Easy and simple are ways how things work, they are not a feature.
Invest in learning and strategy
Here is what you can do to figure out what people want in future and to overcome founder’s bias: Hire a CX or UX consultant. Bring in knowledge from the outside, experience, the skill sets and tool sets you don’t have, to learn from customers, to learn from markets, to figure out the conclusions that will elevate your business and make your product stand out.
A CX and UX consultant’s job is to do nothing but that: bringing in intel and helping you to set your goals straight before you build the product. Of course no point is wrong to bring in CX and UX, but the longer you wait, the more you risk wasting resources and time in trying something and failing. And we all know that trial and error are part of the game, but still, there will be a lot of mistakes you wish you didn’t have to make.
The question whether you can afford a CX or UX consultant in an early stage of your product is coming from the wrong direction. The real question is: can you afford not to hire an expert in user behaviour and motivation?

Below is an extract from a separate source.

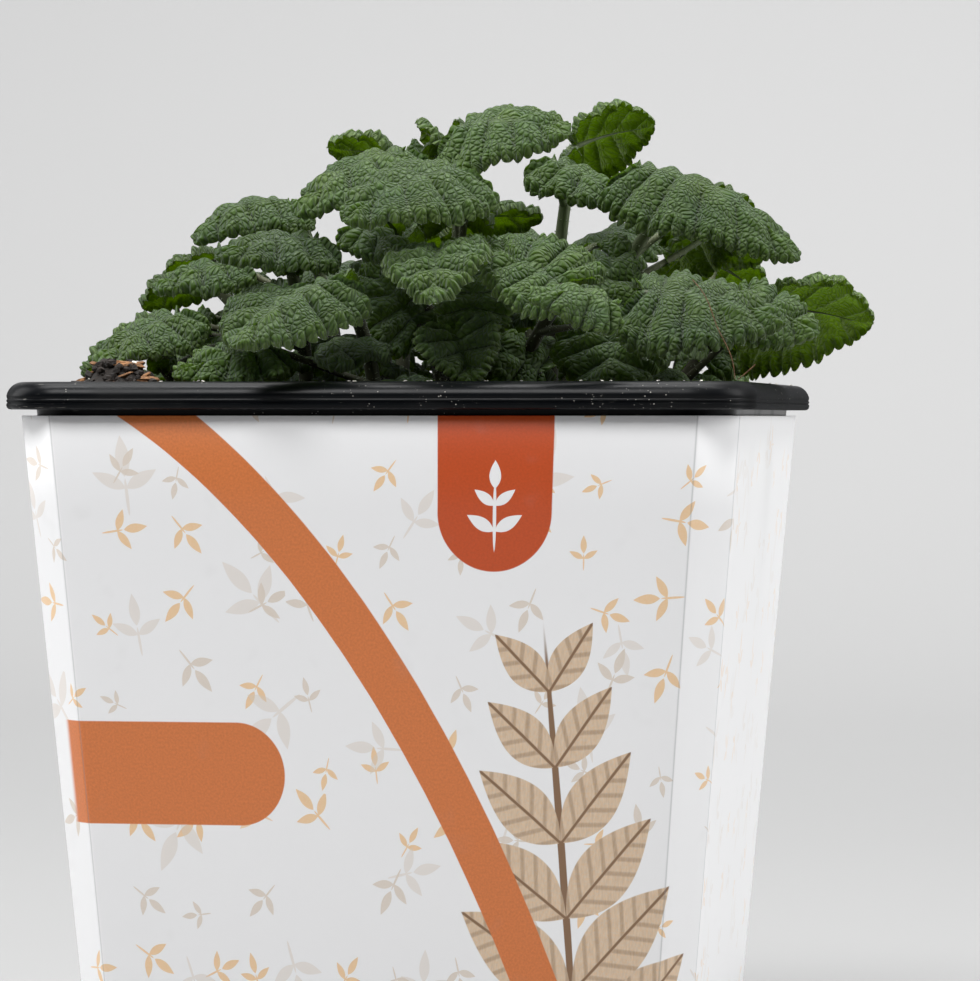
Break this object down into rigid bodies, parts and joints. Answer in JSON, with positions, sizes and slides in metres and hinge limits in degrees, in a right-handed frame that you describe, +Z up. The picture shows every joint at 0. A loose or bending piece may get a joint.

As a consultant I have of course an interest to promote CX and UX consulting. However, I am not in this business because there is nothing else I could do. I had a great career in marketing and digital business, and I have looked into production, marketing, sales and distribution. I know a few things about business models (particularly intangible value models, such as services and online subscriptions). What interests me most today are companies and ventures that are trying to improve people’s lives. Those companies have an imminent need to benefit from learnings and strategic direction.
The things that are harder to do and new approaches are more fun for me, they present challenges and open questions about things worth finding out. It is a question of passion, not just of making an income. So I wouldn’t give you this advice if I didn’t genuinely believe in it:
Invest in learning and strategy before and while you are building your product. It will become the root of your product’s success.